A block of data
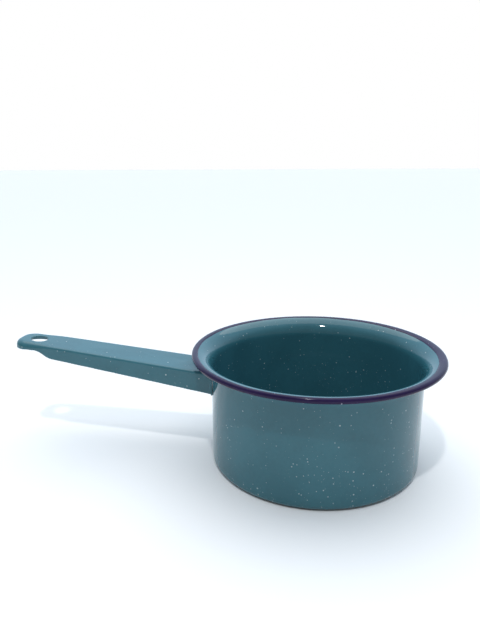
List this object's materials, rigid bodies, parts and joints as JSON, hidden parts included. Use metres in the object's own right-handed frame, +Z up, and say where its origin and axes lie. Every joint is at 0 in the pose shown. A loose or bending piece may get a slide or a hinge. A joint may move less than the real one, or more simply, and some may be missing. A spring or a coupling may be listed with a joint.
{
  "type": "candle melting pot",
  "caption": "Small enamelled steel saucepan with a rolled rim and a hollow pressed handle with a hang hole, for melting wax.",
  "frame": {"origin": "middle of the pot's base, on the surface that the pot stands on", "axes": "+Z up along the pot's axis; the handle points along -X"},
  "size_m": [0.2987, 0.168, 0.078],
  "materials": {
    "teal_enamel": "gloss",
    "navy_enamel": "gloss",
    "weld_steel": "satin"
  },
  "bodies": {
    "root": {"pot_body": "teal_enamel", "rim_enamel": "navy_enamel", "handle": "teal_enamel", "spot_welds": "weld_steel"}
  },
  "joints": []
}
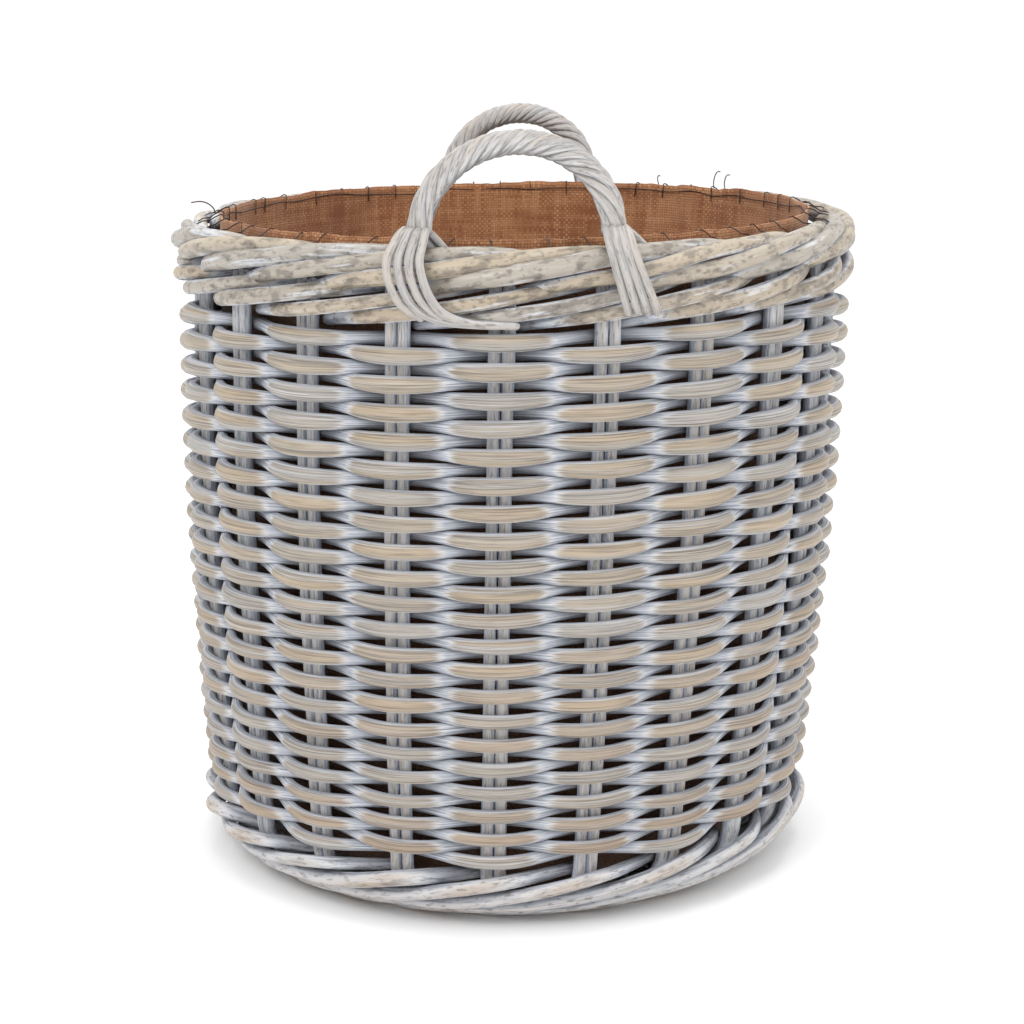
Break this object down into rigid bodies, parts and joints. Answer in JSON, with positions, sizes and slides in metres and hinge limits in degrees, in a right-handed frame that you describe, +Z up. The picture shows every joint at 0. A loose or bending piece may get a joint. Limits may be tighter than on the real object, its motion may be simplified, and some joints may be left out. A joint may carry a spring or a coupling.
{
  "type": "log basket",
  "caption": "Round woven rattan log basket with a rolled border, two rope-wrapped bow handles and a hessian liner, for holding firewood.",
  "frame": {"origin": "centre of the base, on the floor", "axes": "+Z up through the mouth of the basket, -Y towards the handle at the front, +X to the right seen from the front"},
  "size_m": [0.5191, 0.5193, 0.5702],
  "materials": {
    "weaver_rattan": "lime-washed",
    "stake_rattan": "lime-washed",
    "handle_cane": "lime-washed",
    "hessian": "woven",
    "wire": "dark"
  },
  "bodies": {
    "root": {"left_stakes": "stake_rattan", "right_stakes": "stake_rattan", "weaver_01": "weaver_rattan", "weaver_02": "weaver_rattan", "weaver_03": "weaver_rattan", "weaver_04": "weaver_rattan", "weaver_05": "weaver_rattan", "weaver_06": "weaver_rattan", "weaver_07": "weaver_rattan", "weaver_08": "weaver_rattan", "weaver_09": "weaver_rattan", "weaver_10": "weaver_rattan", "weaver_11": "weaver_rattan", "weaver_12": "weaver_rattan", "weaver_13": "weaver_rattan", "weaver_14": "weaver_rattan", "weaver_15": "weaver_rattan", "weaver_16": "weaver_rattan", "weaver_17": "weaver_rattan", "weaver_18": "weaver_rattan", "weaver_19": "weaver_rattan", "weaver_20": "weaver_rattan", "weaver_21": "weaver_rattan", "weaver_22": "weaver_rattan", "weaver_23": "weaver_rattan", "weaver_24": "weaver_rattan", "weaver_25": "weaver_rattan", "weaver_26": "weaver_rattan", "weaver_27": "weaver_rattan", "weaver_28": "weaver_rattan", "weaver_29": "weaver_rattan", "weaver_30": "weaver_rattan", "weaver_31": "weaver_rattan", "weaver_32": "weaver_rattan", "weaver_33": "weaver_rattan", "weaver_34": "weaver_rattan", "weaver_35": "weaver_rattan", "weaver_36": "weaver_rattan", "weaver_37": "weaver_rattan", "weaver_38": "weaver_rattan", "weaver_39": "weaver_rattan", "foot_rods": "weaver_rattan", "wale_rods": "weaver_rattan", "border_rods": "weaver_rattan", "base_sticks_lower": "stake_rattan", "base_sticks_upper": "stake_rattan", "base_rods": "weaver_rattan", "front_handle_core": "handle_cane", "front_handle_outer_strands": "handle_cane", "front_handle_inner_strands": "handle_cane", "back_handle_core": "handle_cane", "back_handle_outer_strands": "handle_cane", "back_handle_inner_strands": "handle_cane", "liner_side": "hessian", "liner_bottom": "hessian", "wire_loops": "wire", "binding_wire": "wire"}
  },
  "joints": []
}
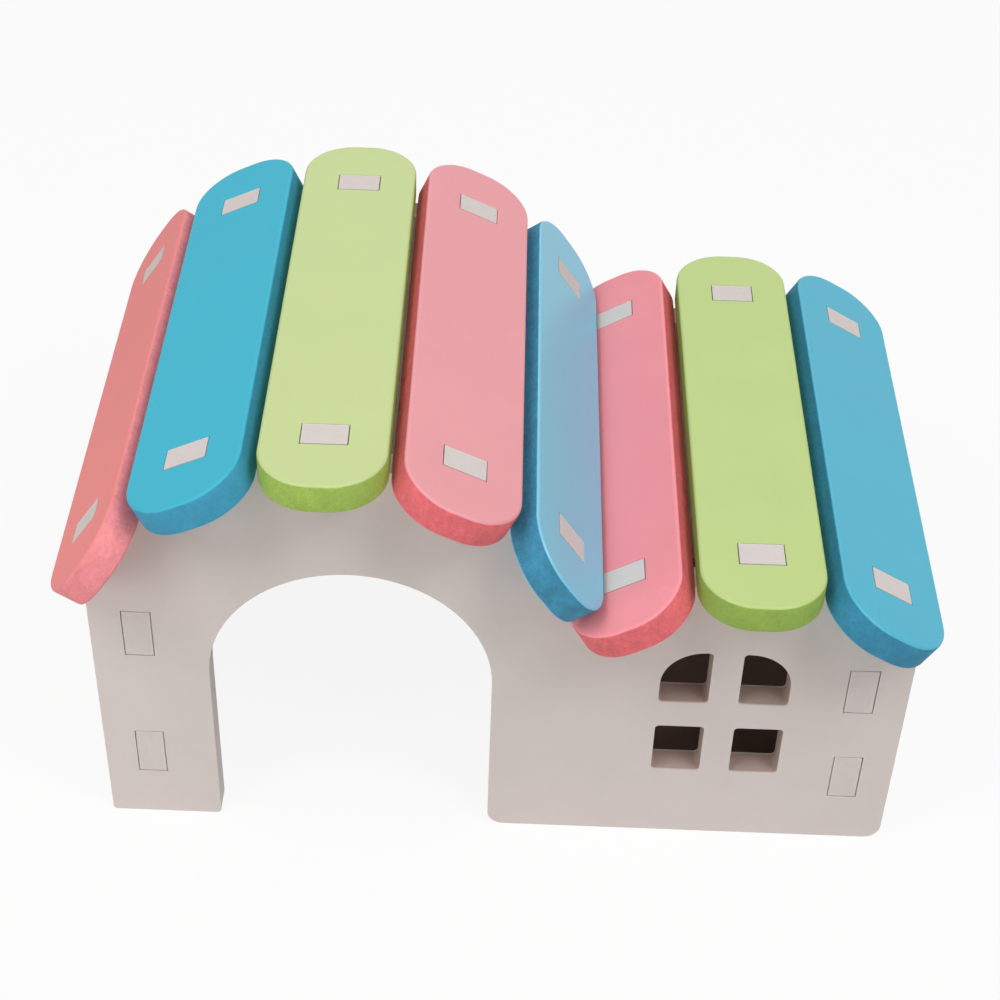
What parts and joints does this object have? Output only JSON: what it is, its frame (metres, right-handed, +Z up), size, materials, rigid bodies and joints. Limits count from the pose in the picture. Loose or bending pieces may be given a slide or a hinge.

CHALLENGE: Send back every record, precisely as written.

FINAL RESULT:
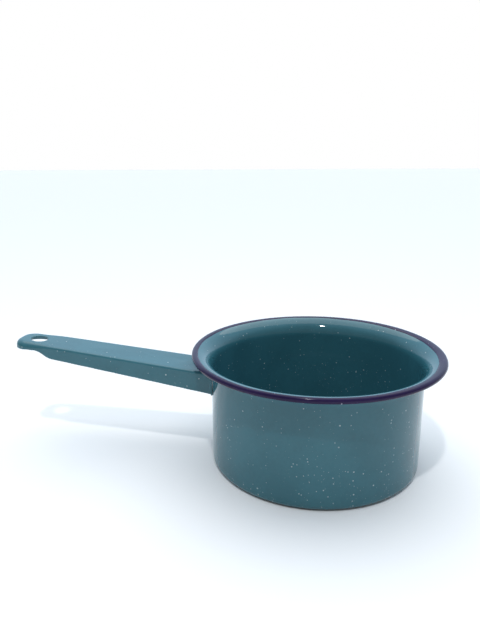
List this object's materials, rigid bodies, parts and joints as JSON, hidden parts included. Use metres in the object's own right-handed frame, +Z up, and say where its origin and axes lie. Every joint is at 0 in the pose shown. A loose or bending piece may get a slide or a hinge. A joint may move less than the real one, or more simply, and some may be missing. A spring or a coupling may be listed with a joint.
{
  "type": "candle melting pot",
  "caption": "Small enamelled steel saucepan with a rolled rim and a hollow pressed handle with a hang hole, for melting wax.",
  "frame": {"origin": "middle of the pot's base, on the surface that the pot stands on", "axes": "+Z up along the pot's axis; the handle points along -X"},
  "size_m": [0.2987, 0.168, 0.078],
  "materials": {
    "teal_enamel": "gloss",
    "navy_enamel": "gloss",
    "weld_steel": "satin"
  },
  "bodies": {
    "root": {"pot_body": "teal_enamel", "rim_enamel": "navy_enamel", "handle": "teal_enamel", "spot_welds": "weld_steel"}
  },
  "joints": []
}
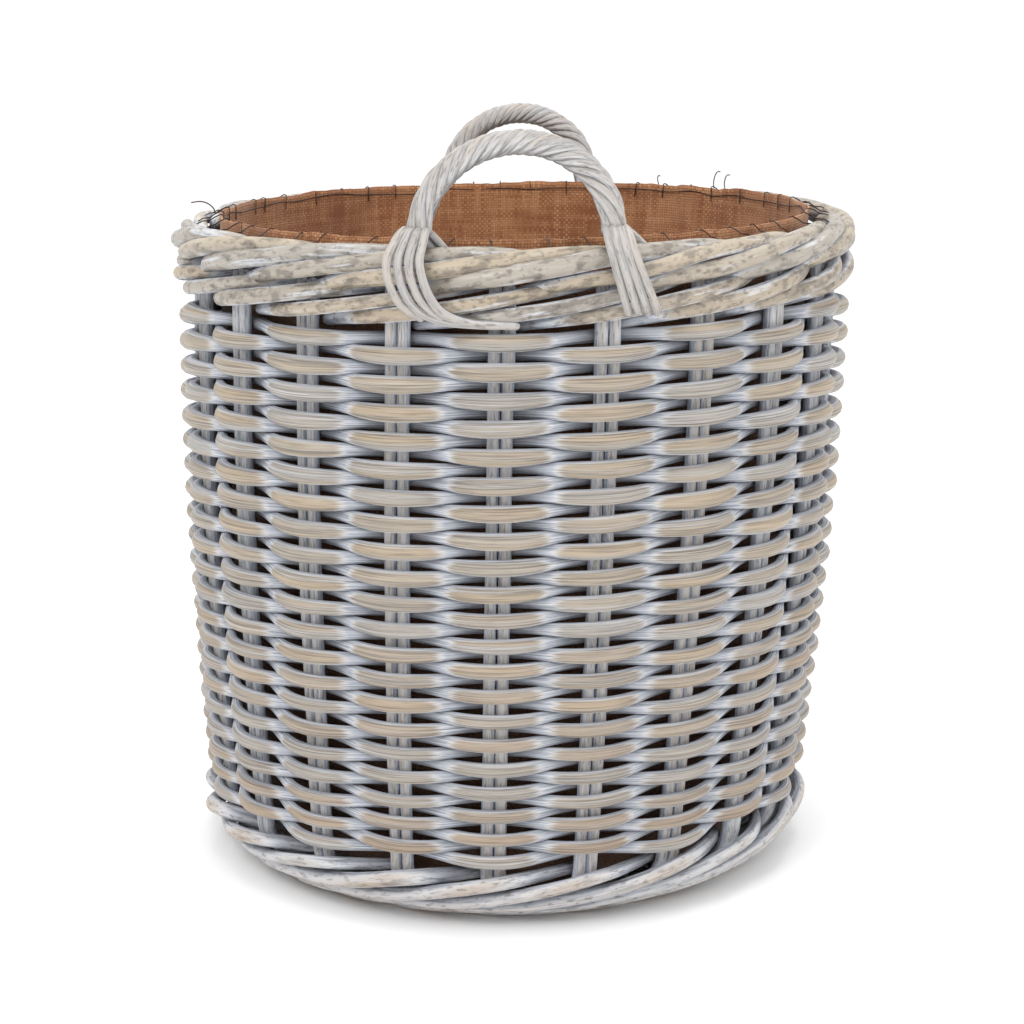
Break this object down into rigid bodies, parts and joints. Answer in JSON, with positions, sizes and slides in metres and hinge limits in degrees, in a right-handed frame that you describe, +Z up. The picture shows every joint at 0. A loose or bending piece may get a joint. Limits may be tighter than on the real object, its motion may be simplified, and some joints may be left out. A joint may carry a spring or a coupling.
{
  "type": "log basket",
  "caption": "Round woven rattan log basket with a rolled border, two rope-wrapped bow handles and a hessian liner, for holding firewood.",
  "frame": {"origin": "centre of the base, on the floor", "axes": "+Z up through the mouth of the basket, -Y towards the handle at the front, +X to the right seen from the front"},
  "size_m": [0.5191, 0.5193, 0.5702],
  "materials": {
    "weaver_rattan": "lime-washed",
    "stake_rattan": "lime-washed",
    "handle_cane": "lime-washed",
    "hessian": "woven",
    "wire": "dark"
  },
  "bodies": {
    "root": {"left_stakes": "stake_rattan", "right_stakes": "stake_rattan", "weaver_01": "weaver_rattan", "weaver_02": "weaver_rattan", "weaver_03": "weaver_rattan", "weaver_04": "weaver_rattan", "weaver_05": "weaver_rattan", "weaver_06": "weaver_rattan", "weaver_07": "weaver_rattan", "weaver_08": "weaver_rattan", "weaver_09": "weaver_rattan", "weaver_10": "weaver_rattan", "weaver_11": "weaver_rattan", "weaver_12": "weaver_rattan", "weaver_13": "weaver_rattan", "weaver_14": "weaver_rattan", "weaver_15": "weaver_rattan", "weaver_16": "weaver_rattan", "weaver_17": "weaver_rattan", "weaver_18": "weaver_rattan", "weaver_19": "weaver_rattan", "weaver_20": "weaver_rattan", "weaver_21": "weaver_rattan", "weaver_22": "weaver_rattan", "weaver_23": "weaver_rattan", "weaver_24": "weaver_rattan", "weaver_25": "weaver_rattan", "weaver_26": "weaver_rattan", "weaver_27": "weaver_rattan", "weaver_28": "weaver_rattan", "weaver_29": "weaver_rattan", "weaver_30": "weaver_rattan", "weaver_31": "weaver_rattan", "weaver_32": "weaver_rattan", "weaver_33": "weaver_rattan", "weaver_34": "weaver_rattan", "weaver_35": "weaver_rattan", "weaver_36": "weaver_rattan", "weaver_37": "weaver_rattan", "weaver_38": "weaver_rattan", "weaver_39": "weaver_rattan", "foot_rods": "weaver_rattan", "wale_rods": "weaver_rattan", "border_rods": "weaver_rattan", "base_sticks_lower": "stake_rattan", "base_sticks_upper": "stake_rattan", "base_rods": "weaver_rattan", "front_handle_core": "handle_cane", "front_handle_outer_strands": "handle_cane", "front_handle_inner_strands": "handle_cane", "back_handle_core": "handle_cane", "back_handle_outer_strands": "handle_cane", "back_handle_inner_strands": "handle_cane", "liner_side": "hessian", "liner_bottom": "hessian", "wire_loops": "wire", "binding_wire": "wire"}
  },
  "joints": []
}
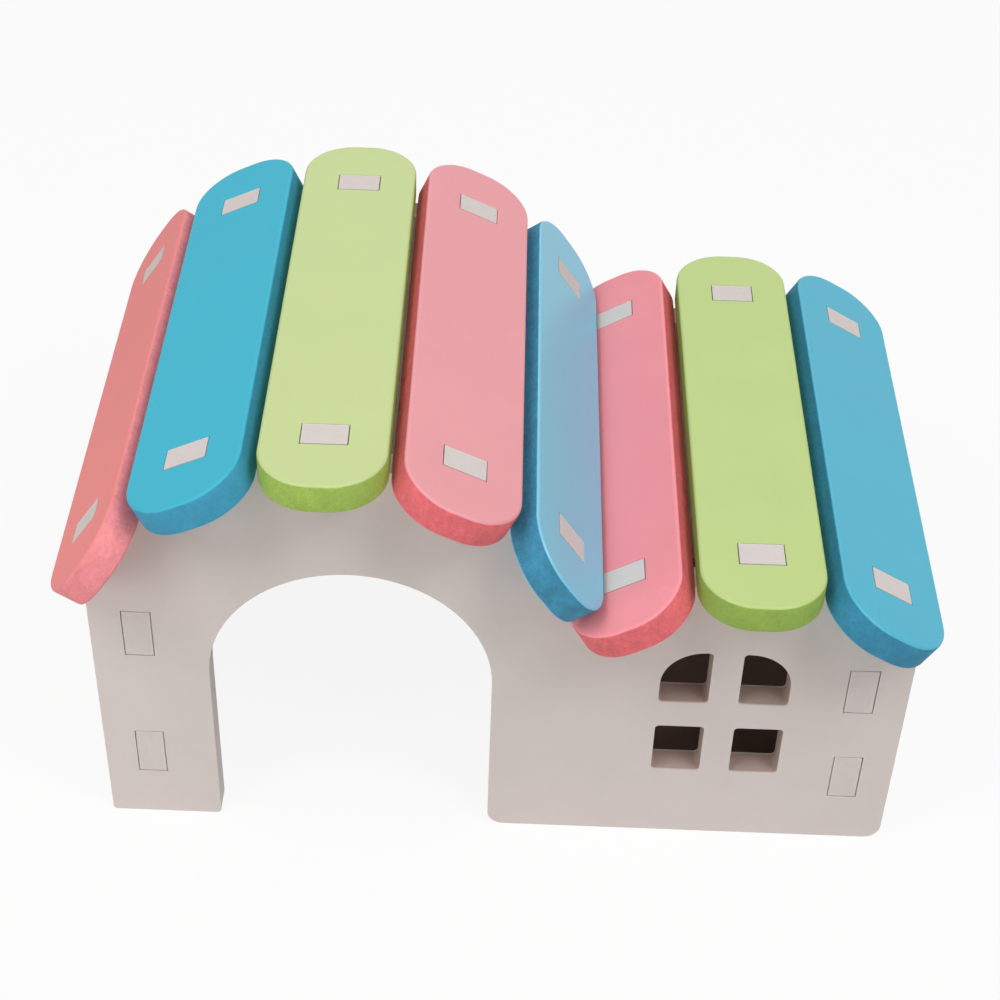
What parts and joints does this object have? Output only JSON: what it is, its frame (metres, right-handed, +Z up), size, materials, rigid bodies and joints. Limits count from the pose in the picture. Loose or bending pieces may be given a slide or a hinge.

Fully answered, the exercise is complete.